Lernen bedeutet eben nicht nur, Zahlen zur Kenntnis zu nehmen, Bücher zu lesen oder einen Friedhof auf sich wirken zu lassen. Die Besucher — hierunter sicherlich gerade Jugendliche und Schulklassen — sollen angeregt werden, sich mit den undemokratischen Entwicklungen und den neofaschistischen Gefahren der Gegenwart auseinanderzusetzen. Dazu ist neben der Erzeugung emotionaler Betroffenheit auch das lebendige Gespräch, der Austausch mit sachkundigen Gesprächspartnern, die Beschäftigung mit historischen Dokumenten und Informationsmaterialien unter gezielter Anleitung, ein wirkliches Abarbeiten an der eigenen Geschichte notwendig. Hierdurch könnte das DIZ eine wertvolle Unterstützung des Geschichtsunterrichts besonders in dieser Region darstellen.
Meine Damen und Herren, es wird jetzt möglicherweise gleich der Einwand kommen, man habe schon mit dem Bau begonnen. Das stimmt allerdings. Ich habe mich gestern akut informieren lassen. Man hat vor drei Wochen mit den ersten Baumaßnahmen auf dem Gelände begonnen. Damals war der Antrag der SPD-Fraktion der Opposition auch der Regierung bekannt. Vor drei Wochen haben die ersten Erdarbeiten begonnen; das finde ich nicht gut.
— Das müssen Sie so finden; das ist Ihr Geschichtsbewußtsein.
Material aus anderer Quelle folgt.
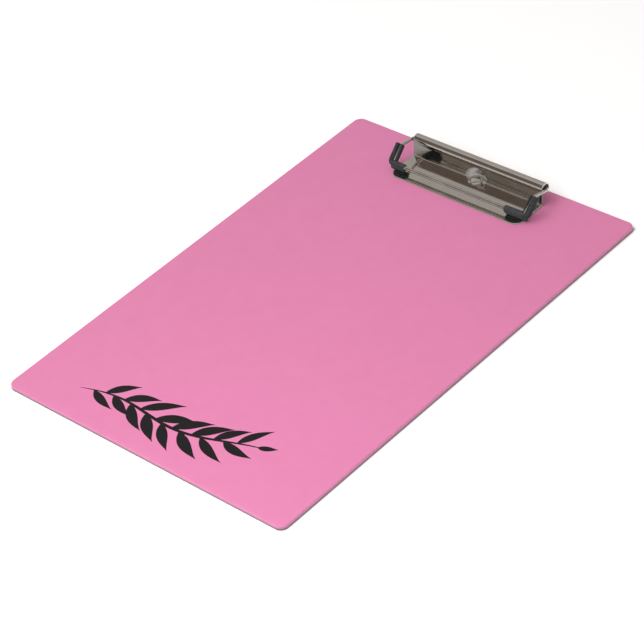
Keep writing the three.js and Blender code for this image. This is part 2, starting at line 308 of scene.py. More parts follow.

Herr Staatssekretär, Sie werden Stellung nehmen müssen, ob es richtig ist, daß das Bundeswehrgelände dort so groß ist, daß neben diesen Bundeswehrlazaretten zusätzlich die Errichtung von Gebäuden möglich ist. Man hat mir von verantwortlicher kommunaler Seite gesagt, da sei genügend Gelände vorhanden. Ich bitte Sie, Herr Staatssekretär, wenn schon das Bundeswehrlazarett ohnehin auf diesem Gelände installiert werden muß — wo übrigens auch schon ein Depot installiert ist —, alle Anstrengungen zu unternehmen, um es möglich zu machen, daß ein solches Dokumentations- und Informationszentrum dort gebaut werden kann.
Es mag auch der Einwand kommen, man schaffe in dieser Region mit dem Bundeswehrlazarett Arbeitsplätze. Die Gemeinde Esterwegen hat eine Arbeitslosenquote von 35%. Es wird gesagt werden können, man schaffe Arbeitsplätze. Sieben oder acht, steht in den Papieren drin. Ich sage Ihnen, man schafft auch mit der Errichtung eines Dokumentations- und Informationszentrums Arbeitsplätze. Man treibt diese Region mit diesem Zentrum nach oben, so bitter es ist, daß man mit einer solchen Darstellung eine Region positiv nach oben treiben muß.
Meine Damen und Herren, wir werden die Ausschußberatung begleiten mit dem Wollen, daß dieses Zentrum eingerichtet wird. Wir werden bei den Beratungen immer wieder das Lied von den Moorsoldaten in den Ohren haben: „Wir sind die Moorsoldaten und ziehen mit dem Spaten ins Moor." Darum bitte ich Sie, das Gelände für die Errichtung eines solchen Zentrums freizugeben.